Repeat the entire listing exactly as written.
○ ○ ○ ○
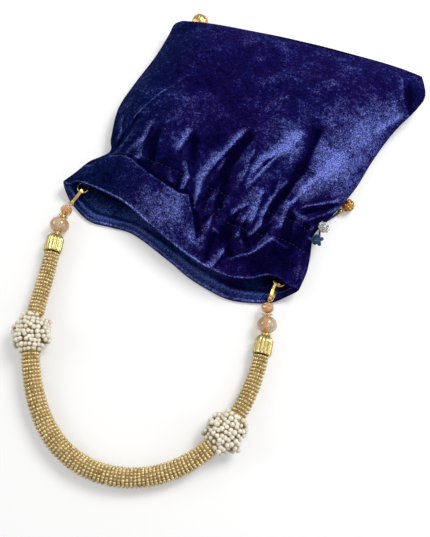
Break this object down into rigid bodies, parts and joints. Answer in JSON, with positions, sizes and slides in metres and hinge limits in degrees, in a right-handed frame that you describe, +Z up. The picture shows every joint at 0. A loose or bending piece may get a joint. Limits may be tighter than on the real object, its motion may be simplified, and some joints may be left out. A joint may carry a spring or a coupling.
{
  "type": "potli bag",
  "caption": "Velvet drawstring pouch lying flat, with a gathered neck and a beaded handle clipped to two rings by lobster clasps.",
  "frame": {"origin": "on the flat underside, near the middle of the gathered neck", "axes": "+X across the bag to the side with the charm, +Y from the mouth to the base, +Z up off the table"},
  "size_m": [0.2261, 0.3526, 0.0306],
  "materials": {
    "velvet": "crushed navy velvet",
    "lining_cloth": "matte navy lining",
    "cord": "twisted blue cord",
    "gold": "polished gold plate",
    "silver": "silver setting with clear stones",
    "glass": "faceted peach glass",
    "beadwork": "rows of pale gold seed beads",
    "pearl": "pearly cream",
    "padding": "matte padded cord"
  },
  "bodies": {
    "bag": {"velvet_shell": "velvet", "lining": "lining_cloth", "left_drawstring": "cord", "right_drawstring": "cord", "left_cord_knot": "cord", "right_cord_knot": "cord", "left_tail": "cord", "right_tail": "cord", "crystal_charm": "silver", "spacer_bead": "gold", "filigree_bead": "gold", "gold_ball": "gold", "left_bag_ring": "gold", "left_ring_tab": "velvet", "right_bag_ring": "gold", "right_ring_tab": "velvet"},
    "handle": {"handle_core": "padding", "beaded_sleeve": "beadwork", "left_pearl_cluster": "pearl", "right_pearl_cluster": "pearl", "left_clasp_body": "gold", "left_trigger_pin": "gold", "left_beading_wire": "gold", "left_small_bead": "glass", "left_upper_rondelle": "gold", "left_big_bead": "glass", "left_lower_rondelle": "gold", "left_end_cap": "gold", "right_clasp_body": "gold", "right_trigger_pin": "gold", "right_beading_wire": "gold", "right_small_bead": "glass", "right_upper_rondelle": "gold", "right_big_bead": "glass", "right_lower_rondelle": "gold", "right_end_cap": "gold"},
    "left_trigger": {"left_clasp_trigger": "gold"},
    "right_trigger": {"right_clasp_trigger": "gold"}
  },
  "joints": [
    {"name": "handle_swing", "type": "hinge", "parent": "bag", "child": "handle", "pos_m": [-0.0896, -0.0383, 0.0097], "axis": [-0.993, 0.1178, 0], "range_deg": [0, 80]},
    {"name": "left_clasp_open", "type": "hinge", "parent": "handle", "child": "left_trigger", "pos_m": [-0.09145, -0.04341, 0.00832], "axis": [0.8796, -0.202, -0.4307], "range_deg": [0, 15], "stiffness_Nm_per_rad": 0.01},
    {"name": "right_clasp_open", "type": "hinge", "parent": "handle", "child": "right_trigger", "pos_m": [0.06375, -0.06194, 0.00832], "axis": [0.8987, -0.1162, 0.423], "range_deg": [0, 15], "stiffness_Nm_per_rad": 0.01}
  ]
}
○ ○ ○ ○
◆ Answer to the exercise
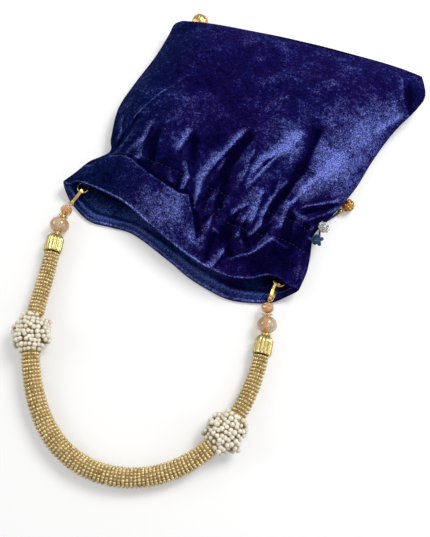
Break this object down into rigid bodies, parts and joints. Answer in JSON, with positions, sizes and slides in metres and hinge limits in degrees, in a right-handed frame that you describe, +Z up. The picture shows every joint at 0. A loose or bending piece may get a joint. Limits may be tighter than on the real object, its motion may be simplified, and some joints may be left out. A joint may carry a spring or a coupling.
{
  "type": "potli bag",
  "caption": "Velvet drawstring pouch lying flat, with a gathered neck and a beaded handle clipped to two rings by lobster clasps.",
  "frame": {"origin": "on the flat underside, near the middle of the gathered neck", "axes": "+X across the bag to the side with the charm, +Y from the mouth to the base, +Z up off the table"},
  "size_m": [0.2261, 0.3526, 0.0306],
  "materials": {
    "velvet": "crushed navy velvet",
    "lining_cloth": "matte navy lining",
    "cord": "twisted blue cord",
    "gold": "polished gold plate",
    "silver": "silver setting with clear stones",
    "glass": "faceted peach glass",
    "beadwork": "rows of pale gold seed beads",
    "pearl": "pearly cream",
    "padding": "matte padded cord"
  },
  "bodies": {
    "bag": {"velvet_shell": "velvet", "lining": "lining_cloth", "left_drawstring": "cord", "right_drawstring": "cord", "left_cord_knot": "cord", "right_cord_knot": "cord", "left_tail": "cord", "right_tail": "cord", "crystal_charm": "silver", "spacer_bead": "gold", "filigree_bead": "gold", "gold_ball": "gold", "left_bag_ring": "gold", "left_ring_tab": "velvet", "right_bag_ring": "gold", "right_ring_tab": "velvet"},
    "handle": {"handle_core": "padding", "beaded_sleeve": "beadwork", "left_pearl_cluster": "pearl", "right_pearl_cluster": "pearl", "left_clasp_body": "gold", "left_trigger_pin": "gold", "left_beading_wire": "gold", "left_small_bead": "glass", "left_upper_rondelle": "gold", "left_big_bead": "glass", "left_lower_rondelle": "gold", "left_end_cap": "gold", "right_clasp_body": "gold", "right_trigger_pin": "gold", "right_beading_wire": "gold", "right_small_bead": "glass", "right_upper_rondelle": "gold", "right_big_bead": "glass", "right_lower_rondelle": "gold", "right_end_cap": "gold"},
    "left_trigger": {"left_clasp_trigger": "gold"},
    "right_trigger": {"right_clasp_trigger": "gold"}
  },
  "joints": [
    {"name": "handle_swing", "type": "hinge", "parent": "bag", "child": "handle", "pos_m": [-0.0896, -0.0383, 0.0097], "axis": [-0.993, 0.1178, 0], "range_deg": [0, 80]},
    {"name": "left_clasp_open", "type": "hinge", "parent": "handle", "child": "left_trigger", "pos_m": [-0.09145, -0.04341, 0.00832], "axis": [0.8796, -0.202, -0.4307], "range_deg": [0, 15], "stiffness_Nm_per_rad": 0.01},
    {"name": "right_clasp_open", "type": "hinge", "parent": "handle", "child": "right_trigger", "pos_m": [0.06375, -0.06194, 0.00832], "axis": [0.8987, -0.1162, 0.423], "range_deg": [0, 15], "stiffness_Nm_per_rad": 0.01}
  ]
}